It was pretty easy showing that Emerson resisted friends and family in not become a full-throated abolitionist in the 1840s. In fact, his full conversion didn’t happen until the mid-1850s. It came about through three essential shifts in his thinking.

Emerson is most famous for his idea of self-reliance, which meant coming to one’s own decisions by accessing the spirit within. Emerson had always been fiercely anti-slavery. But it took a long time for him to understand how he could simultaneously join an organized movement, like abolitionism which demanded a large degree of conformity, and still be guided by his own spirit. This is what I think of as “second stage self-reliance.” Keeping true to his core belief, Emerson evolved into a far more robust democratic thinker.

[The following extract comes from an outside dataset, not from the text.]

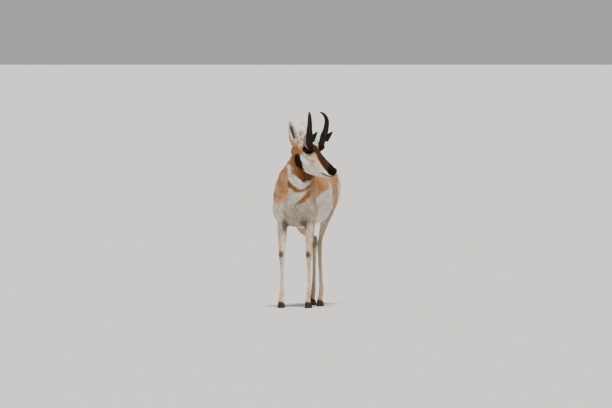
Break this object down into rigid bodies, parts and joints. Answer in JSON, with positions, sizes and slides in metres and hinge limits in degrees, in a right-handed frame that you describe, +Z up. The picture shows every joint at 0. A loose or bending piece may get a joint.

As well, scholars have significantly underestimated Emerson’s essential Neoplatonic beliefs. Neoplatonism is third century pagan philosophy created in despair over the Roman decline and the Christian rise. It is more intellectually robust than any of the three Abrahamic monotheisms and highly attractive to nineteenth century Romantics who, while rejecting an anthropomorphic godhead, wanted to embrace a living spirit. Unlike Stoicism which can be read as nearly equally a philosophy of withdrawal and a philosophy of activism, Neoplatonism is far more a philosophy of individual spiritual connection. But just as he had with his closely associated self-reliance, Emerson eventually found insight in his Neoplatonism that aligned with civic responsibility.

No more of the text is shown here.